Un traité pour pouvoir l’expulser. Depuis 2005, la Grande-Bretagne n’a pas ménagé ses efforts pour expulser Abou Qatada, qui a fait appel de chaque décision de justice qui lui était défavorable. Son argument ? Des preuves obtenues sous la torture pourraient être utilisées contre lui lors d’un procès en Jordanie. En 2012, le prédicateur a même remporté une victoire contre Londres devant la Cour européenne des droits de l’Homme. Londres a fini par trouver une parade en signant un traité bilatéral avec Amman.

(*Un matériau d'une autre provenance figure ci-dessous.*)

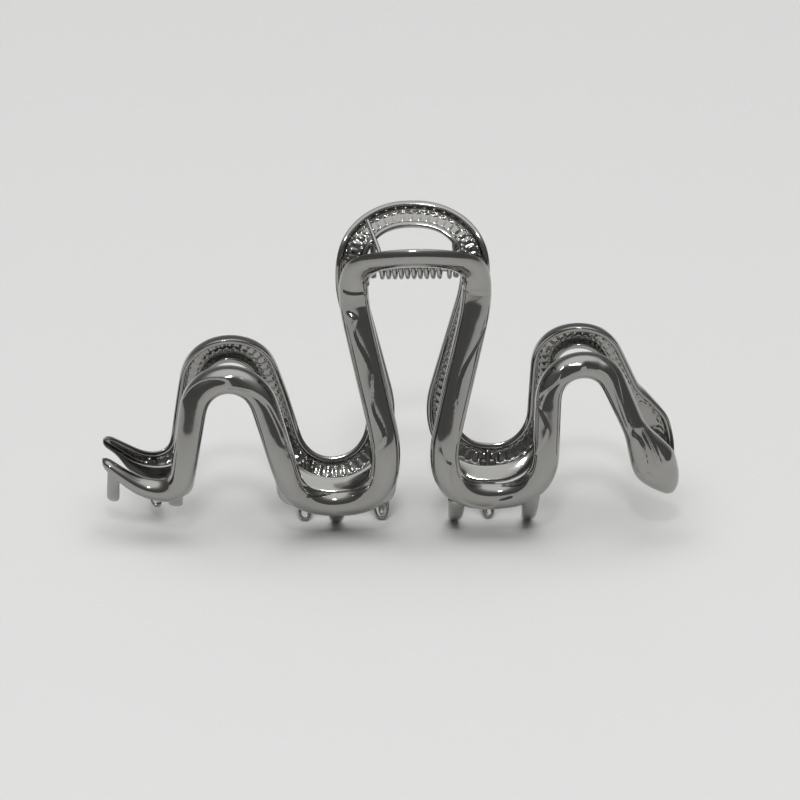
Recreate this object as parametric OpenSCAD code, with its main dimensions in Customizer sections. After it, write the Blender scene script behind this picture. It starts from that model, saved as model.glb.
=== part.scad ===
// Snake-shaped claw hair clip: two cast jaws on a sprung hinge pin.
// Units are millimetres. X runs from the tail to the head, the front jaw is
// on the -Y side, Z is up, and the tooth tips stand on Z = 0.

/* [Castings] */
// Wall thickness of the two castings
wall = 1.0; // [0.8:0.1:1.3]
// Thickness of a tooth where it leaves the body
tooth_root_t = 1.9; // [1.4:0.1:2.4]
// Thickness of a tooth at its tip
tooth_tip_t = 1.1; // [0.8:0.1:1.6]
// Width of the stiffening rib behind each tooth
rib_w = 1.1; // [0.8:0.1:1.6]

/* [Hinge] */
// Height of the hinge axis above the table
hinge_z = 50; // [49:0.5:51]
// Diameter of the hinge pin
pin_d = 1.8; // [1.5:0.1:2.0]
// Diameter of the bores that turn on the pin
bore_d = 1.9; // [1.6:0.1:2.1]
// Diameter of the round ends of the four lugs
lug_d = 4.0; // [3.6:0.1:4.4]
// Thickness of each lug
lug_t = 1.0; // [0.8:0.1:1.1]
// Diameter of the two pin heads
head_d = 3.2; // [2.6:0.1:3.6]

/* [Spring] */
// Wire diameter of the torsion spring
wire_d = 0.8; // [0.6:0.05:0.9]
// Mean diameter of the spring coil
coil_d = 3.7; // [3.5:0.1:3.9]
// Number of turns in the coil
turns = 11; // [9:1:12]

/* [Hidden] */
hinge_x = 4.5;
coil_half = 6.25;          // half of the coil's length along the pin
lug_in = 6.85;             // inner face of the rear jaw's lugs, from hinge_x
lug_out = 8.2;             // inner face of the front jaw's lugs, from hinge_x
stretch_step = 2.6;        // longest gap between stations on a straight stretch
arc_step = 1.8;            // longest gap between stations on a bend
tip_s = -0.5;              // teeth run this far past the curve's start, cut flat at Z = 0

// The jaw's open edge follows one curve in the YZ plane, from the tooth tips
// up to the finger tab: an arc under the hair, an arc into a straight lean,
// a reverse arc past the hinge and a straight flare.
claw_r = 14;
claw_o = -4.5;
claw_z = 16.342;
claw_a = 75;
waist_r = 25;
lean = 13.5;
neck_r = 11;
neck_o = 14.2;
flare = 51;

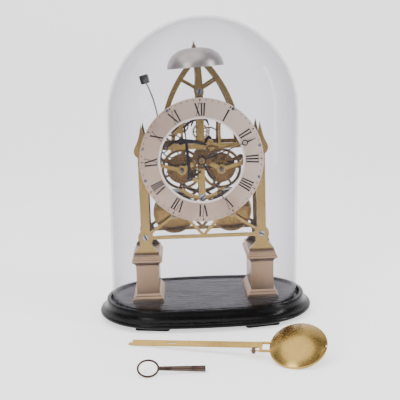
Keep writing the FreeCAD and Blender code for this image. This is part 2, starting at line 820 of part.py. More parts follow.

Le texte ne mentionne pas le nom de l’islamiste, mais contient des garanties nécessaires pour bannir l’utilisation de preuves obtenues sous la torture. C’est la ratification du traité, la semaine dernière, qui a rendu possible cette extradition tant attendue. D’autant plus qu’Abou Qatada a coûté cher à la Grande-Bretagne : les efforts du gouvernement pour l’expulser sont estimés à 1,7 million de livres, soit 2 millions d’euros.

Abou Qatada monte dans l'avion qui doit le conduire en Jordanie :

Vers un procès en Jordanie. Abou Qatada a été inculpé pour "complot en vue de commettre des actes terroristes" dès son arrivée en Jordanie. Il doit en effet être rejugé dans deux affaires de "préparation d’attentats" pour lesquelles il a déjà été condamné par contumace en 1999 et en 2000. Lundi, le prédicateur a plaidé non coupable et demandé à être libéré sous caution. La Cour de sûreté de l’État rendra sa décision sur une éventuelle libération "d’ici 48 heures". En attendant, Abou Qatada a été placé en détention préventive pour une durée de 15 jours à la prison de Mouwaqar. Dans ce centre de haute sécurité, une bonne partie des 1.100 prisonniers sont des islamistes accusés de terrorisme.